== Source data ==
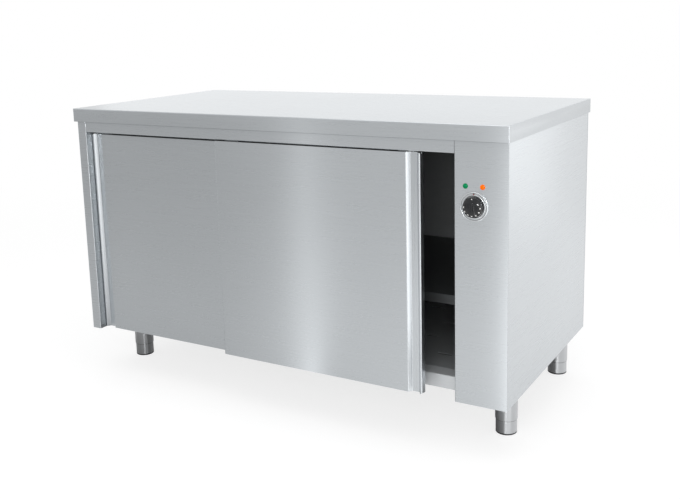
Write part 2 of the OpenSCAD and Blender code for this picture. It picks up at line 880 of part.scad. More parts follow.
// Adjustable foot: a turned cup with a threaded stem
module foot(i) {
    r = foot_d / 2;
    wall = 4;
    color("silver") translate(leg_places[i]) rotate_extrude() {
        difference() {
            union() {
                translate([0, pad_h]) square([r, foot_h - pad_h - 2]);
                translate([0, pad_h]) square([r - 2, foot_h - pad_h]);
                translate([r - 2, foot_h - 2]) circle(2);
            }
            translate([0, pad_h - over]) square([r - wall, foot_h - pad_h - 5 + over]);
        }
        translate([0, foot_h - over]) square([stem_d / 2, nut_z + nut_t + foot_travel + 4 - foot_h]);
    }
}

// Plastic pad pressed into the foot
module pad(i) {
    r = foot_d / 2;
    color("#303234") translate(leg_places[i]) rotate_extrude() {
        square([r - 1.5, pad_h]);
        translate([0, 1.5]) square([r, pad_h - 1.5]);
        translate([r - 1.5, 1.5]) circle(1.5);
        square([r - 4 - gap, pad_h + 8]);
    }
}
module front_left_foot() { foot(0); }
module front_right_foot() { foot(1); }
module rear_left_foot() { foot(2); }
module rear_right_foot() { foot(3); }
module front_left_pad() { pad(0); }
module front_right_pad() { pad(1); }
module rear_left_pad() { pad(2); }
module rear_right_pad() { pad(3); }

// Plate under the pan that carries the door guides
module guide_bracket() {
    y = [y_right_door + fin_y - fin_t / 2 - 1, y_rail + 30];
    color("silver") block([guide_x - fin_len / 2 - 8, guide_x + fin_len / 2 + 8], y,
                          [z_low - bracket_t, z_low]);
}

// Nylon fins that run in the slots under the doors
module guide_fins() {
    color("whitesmoke") for (y = [y_right_door, y_left_door])
        translate([guide_x - fin_len / 2, y + fin_y - fin_t / 2, z_low])
            cube([fin_len, fin_t, fin_h]);
}

// Placing of the two doors: the left one is the mirror image of the right one
module place_right() {
    translate([x_right_door - door_w, y_right_door, door_z]) children();
}
module place_left() {
    translate([x_left_door + door_w, y_left_door, door_z]) mirror([1, 0, 0]) children();
}

// Outer sheet of a door of height door_h, folded round its plain edge, top and bottom
module door_skin(door_h) {
    t = door_sheet;
    back = door_t - t;
    slot_front = fin_y - fin_t / 2 - 1;
    color(steel) {
        linear_extrude(door_h) folded([[t / 2, back], [t / 2, t / 2], [face_w, t / 2]],
                                      t, door_bend_r);
        translate([0, 0, door_h - t]) linear_extrude(t) end_flange(core_t + t);
        linear_extrude(t) end_flange(slot_front);
    }
}

// Flange at a door's upper or lower end, its corner cut to lie inside the bend
module end_flange(reach) {
    t = door_sheet;
    polygon([[t, t + door_bend_r], [t + door_bend_r, t / 2], [face_w, t / 2],
             [face_w, reach], [t, reach]]);
}

// Full-height grip: a folded channel with a lip to pull on
module door_grip(door_h) {
    t = door_sheet;
    h = t / 2;
    x1 = face_w + grip_land;
    x2 = x1 + grip_slope;
    x3 = x2 + grip_floor;
    x4 = x3 + lip_slope;
    color(steel) difference() {
        linear_extrude(door_h) folded([[face_w, h], [x1, h], [x2, grip_depth + h],
            [x3, grip_depth + h], [x4, h], [door_w - h, h], [door_w - h, door_t - t]],
            t, grip_bend_r, fold_lap);
        lip_corner_cut();
        translate([0, 0, door_h]) mirror([0, 0, 1]) lip_corner_cut();
    }
}

// Rounds the lower corner of the lip
module lip_corner_cut() {
    r = lip_corner_r;
    translate([door_w - r, 0, r]) difference() {
        translate([0, -over, -r - over]) cube([r + over, door_t / 2, r + over]);
        translate([0, -2 * over, 0]) rotate([-90, 0, 0]) cylinder(r = r, h = door_t);
    }
}

module door_inner(door_h) {
    color(steel_edge) block([0, door_w], [door_t - door_sheet, door_t], [0, door_h]);
}

module door_core(door_h) {
    t = door_sheet;
    color("khaki") block([t + door_bend_r, face_w], [t, t + core_t], [fin_room, door_h - t]);
}

hanger_places = [hanger_inset, door_w - hanger_inset];

// Plates fixed inside the door that reach up into the track
module door_hangers(door_h) {
    top = axle_z - door_z;
    low = door_h - hanger_depth - top;
    neck_r = 8;
    color("silver") for (x = hanger_places) translate([x, door_t - door_sheet, top])
        rotate([90, 0, 0]) linear_extrude(hanger_t) difference() {
            union() {
                circle(neck_r);
                translate([-neck_r, low]) square([2 * neck_r, -low]);
                translate([-hanger_w / 2, low]) square([hanger_w, hanger_depth + 1.5]);
            }
            circle(d = axle_d + 2 * running_fit);
        }
}

module door_axles() {
    color("silver") for (x = hanger_places) translate([x, hanger_y, axle_z - door_z])
        rotate([90, 0, 0]) for (s = [0, 1]) mirror([0, 0, s]) {
            cylinder(d = axle_d, h = axle_end + axle_head_t);
            translate([0, 0, axle_end]) cylinder(d = axle_head_d, h = axle_head_t);
        }
}

// Pair of nylon rollers on one axle
module rollers(x) {
    chamfer = 1;
    bore = axle_d / 2 + running_fit;
    color("whitesmoke") translate([x, hanger_y, axle_z - door_z]) rotate([90, 0, 0])
        for (s = [0, 1]) mirror([0, 0, s]) translate([0, 0, roller_in]) rotate_extrude()
            polygon([[bore, 0], [roller_r - chamfer, 0], [roller_r, chamfer],
                     [roller_r, roller_w - chamfer], [roller_r - chamfer, roller_w],
                     [bore, roller_w]]);
}

module right_door_skin() { place_right() door_skin(right_door_h); }
module right_door_grip() { place_right() door_grip(right_door_h); }
module right_door_inner() { place_right() door_inner(right_door_h); }
module right_door_core() { place_right() door_core(right_door_h); }
module right_door_hangers() { place_right() door_hangers(right_door_h); }
module right_door_axles() { place_right() door_axles(); }
module right_door_outer_rollers() { place_right() rollers(hanger_places[1]); }
module right_door_inner_rollers() { place_right() rollers(hanger_places[0]); }
module left_door_skin() { place_left() door_skin(left_door_h); }
module left_door_grip() { place_left() door_grip(left_door_h); }
module left_door_inner() { place_left() door_inner(left_door_h); }
module left_door_core() { place_left() door_core(left_door_h); }
module left_door_hangers() { place_left() door_hangers(left_door_h); }
module left_door_axles() { place_left() door_axles(); }
module left_door_outer_rollers() { place_left() rollers(hanger_places[1]); }
module left_door_inner_rollers() { place_left() rollers(hanger_places[0]); }

worktop();
worktop_stiffeners();
left_side_panel();
right_side_panel();
rear_panel();
rear_panel_screws();
control_panel();
fascia();
door_tracks();
track_buffers();
cavity_ceiling();
left_inner_wall();
partition_wall();
rear_inner_wall();
bottom_pan();
front_rail();
heater_cover();
mid_shelf();
shelf_supports();
heating_elements();
heater_brackets();
thermostat();
dial_bezel();
green_lamp();
orange_lamp();
temperature_sensor();
sensor_clips();
terminal_block();
cable_gland();
bonding_terminal();
leg_sleeves();
guide_bracket();
guide_fins();
right_door_skin();
right_door_grip();
right_door_inner();
right_door_core();
right_door_hangers();
right_door_axles();
left_door_skin();
left_door_grip();
left_door_inner();
left_door_core();
left_door_hangers();
left_door_axles();
right_door_outer_rollers();
right_door_inner_rollers();
left_door_outer_rollers();
left_door_inner_rollers();
knob();
thermostat_shaft();
front_left_foot();
front_right_foot();
rear_left_foot();
rear_right_foot();
front_left_pad();
front_right_pad();
rear_left_pad();
rear_right_pad();
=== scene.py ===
"""Dresses a heated plate cabinet: steel finishes, thermostat dial, pilot lamps, screws and stage."""

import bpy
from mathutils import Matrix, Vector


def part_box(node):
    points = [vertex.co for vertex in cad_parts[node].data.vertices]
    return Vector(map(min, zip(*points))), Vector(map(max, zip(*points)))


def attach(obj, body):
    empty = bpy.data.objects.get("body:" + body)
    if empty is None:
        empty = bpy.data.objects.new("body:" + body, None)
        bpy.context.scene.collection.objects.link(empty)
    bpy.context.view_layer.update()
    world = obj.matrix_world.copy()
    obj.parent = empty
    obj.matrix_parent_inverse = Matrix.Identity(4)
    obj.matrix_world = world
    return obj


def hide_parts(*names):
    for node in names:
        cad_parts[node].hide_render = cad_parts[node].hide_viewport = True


bl_info = {
    "name": "Heated Plate Cabinet",
    "version": (1, 0, 0),
    "blender": (4, 5, 0),
    "location": "3D View > Sidebar > Plate Cabinet",
    "description": "Finishes and small fittings of a heated plate cabinet, round its fixed frame",
    "category": "Object",
}

import math

import bpy
from mathutils import Matrix, Vector

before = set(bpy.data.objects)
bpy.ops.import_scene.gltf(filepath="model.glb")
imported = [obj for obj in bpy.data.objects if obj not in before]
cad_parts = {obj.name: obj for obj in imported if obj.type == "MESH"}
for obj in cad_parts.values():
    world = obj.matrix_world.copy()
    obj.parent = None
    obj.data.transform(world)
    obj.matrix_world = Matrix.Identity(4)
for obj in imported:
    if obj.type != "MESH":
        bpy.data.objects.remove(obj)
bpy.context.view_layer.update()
MM = 0.001


def linear(hex_colour):
    """An sRGB hex colour as linear red, green and blue."""
    parts = [int(hex_colour[i:i + 2], 16) / 255 for i in (1, 3, 5)]
    return [p / 12.92 if p <= 0.04045 else ((p + 0.055) / 1.055) ** 2.4 for p in parts]


def middle(node):
    """Middle of a CAD node's box."""
    low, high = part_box(node)
    return (low + high) / 2


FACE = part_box("control_panel")[0].y
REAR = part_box("rear_panel")[1].y
DIAL_AXIS = Vector((middle("knob").x, FACE, middle("knob").z))


class CabinetFinish(bpy.types.PropertyGroup):
    """Colours and roughness of the cabinet's materials"""
    steel: bpy.props.FloatVectorProperty(
        name="Steel", description="Colour of the ground stainless sheet",
        subtype="COLOR", size=3, min=0, max=1, default=linear("#C1C5C8"))
    steel_roughness: bpy.props.FloatProperty(
        name="Steel roughness", description="Roughness of the ground sheet",
        subtype="FACTOR", min=0, max=1, default=0.28)
    inner_steel: bpy.props.FloatVectorProperty(
        name="Inner steel", description="Colour of the sheet inside the heated cavity",
        subtype="COLOR", size=3, min=0, max=1, default=linear("#A8ABAD"))
    dial: bpy.props.FloatVectorProperty(
        name="Dial", description="Colour of the thermostat dial",
        subtype="COLOR", size=3, min=0, max=1, default=linear("#15171A"))
    green_lens: bpy.props.FloatVectorProperty(
        name="Green lens", description="Colour of the mains lamp",
        subtype="COLOR", size=3, min=0, max=1, default=linear("#008552"))
    orange_lens: bpy.props.FloatVectorProperty(
        name="Orange lens", description="Colour of the heating lamp",
        subtype="COLOR", size=3, min=0, max=1, default=linear("#FF7400"))


class CabinetFittings(bpy.types.PropertyGroup):
    """Sizes of the small fittings"""
    dial_radius: bpy.props.FloatProperty(
        name="Dial radius", description="Radius of the dial's drum",
        unit="LENGTH", min=20 * MM, max=26 * MM, default=25 * MM)
    dial_cone: bpy.props.FloatProperty(
        name="Dial cone", description="Height of the cone that carries the numbers",
        unit="LENGTH", min=2 * MM, max=8 * MM, default=5.5 * MM)
    number_height: bpy.props.FloatProperty(
        name="Number height", description="Height of the printed numbers",
        unit="LENGTH", min=2 * MM, max=8 * MM, default=4 * MM)
    grip_length: bpy.props.FloatProperty(
        name="Grip length", description="Length of the dial's grip bar",
        unit="LENGTH", min=20 * MM, max=40 * MM, default=28 * MM)


class CabinetStage(bpy.types.PropertyGroup):
    """Light and surroundings"""
    overhead: bpy.props.FloatProperty(
        name="Overhead light", description="Power of the overhead soft light",
        subtype="POWER", min=0, default=24)
    side: bpy.props.FloatProperty(
        name="Side light", description="Power of the soft light at the back right",
        subtype="POWER", min=0, default=5)
    back: bpy.props.FloatProperty(
        name="Back light", description="Power of the soft light behind the worktop",
        subtype="POWER", min=0, default=8)
    front: bpy.props.FloatProperty(
        name="Front light", description="Power of the soft light beside the camera",
        subtype="POWER", min=0, default=45)


def add(tree, kind, values=(), links=(), **settings):
    """Adds a node: settings are its own, values fill sockets, links join sockets to outputs."""
    node = tree.nodes.new(kind)
    for name, value in settings.items():
        setattr(node, name, value)
    for socket, value in dict(values).items():
        node.inputs[socket].default_value = value
    for socket, (source, output) in dict(links).items():
        tree.links.new(source.outputs[output], node.inputs[socket])
    return node


def bare_tree(owner):
    """The node tree of a material or world, emptied."""
    owner.use_nodes = True
    owner.node_tree.nodes.clear()
    return owner.node_tree


def surface(name, colour, values=()):
    """A material with one Principled surface, its tree and its shader."""
    material = bpy.data.materials.new(name)
    tree = bare_tree(material)
    shader = add(tree, "ShaderNodeBsdfPrincipled", {"Base Color": (*colour, 1), **dict(values)})
    add(tree, "ShaderNodeOutputMaterial", links={"Surface": (shader, "BSDF")})
    return material, tree, shader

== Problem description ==
Exactly as written, quote the lines from the one that has "left_door_inner_rollers();" down to the one that has "import math", and include both.

== Finished answer ==
left_door_inner_rollers();
knob();
thermostat_shaft();
front_left_foot();
front_right_foot();
rear_left_foot();
rear_right_foot();
front_left_pad();
front_right_pad();
rear_left_pad();
rear_right_pad();
=== scene.py ===
"""Dresses a heated plate cabinet: steel finishes, thermostat dial, pilot lamps, screws and stage."""

import bpy
from mathutils import Matrix, Vector


def part_box(node):
    points = [vertex.co for vertex in cad_parts[node].data.vertices]
    return Vector(map(min, zip(*points))), Vector(map(max, zip(*points)))


def attach(obj, body):
    empty = bpy.data.objects.get("body:" + body)
    if empty is None:
        empty = bpy.data.objects.new("body:" + body, None)
        bpy.context.scene.collection.objects.link(empty)
    bpy.context.view_layer.update()
    world = obj.matrix_world.copy()
    obj.parent = empty
    obj.matrix_parent_inverse = Matrix.Identity(4)
    obj.matrix_world = world
    return obj


def hide_parts(*names):
    for node in names:
        cad_parts[node].hide_render = cad_parts[node].hide_viewport = True


bl_info = {
    "name": "Heated Plate Cabinet",
    "version": (1, 0, 0),
    "blender": (4, 5, 0),
    "location": "3D View > Sidebar > Plate Cabinet",
    "description": "Finishes and small fittings of a heated plate cabinet, round its fixed frame",
    "category": "Object",
}

import math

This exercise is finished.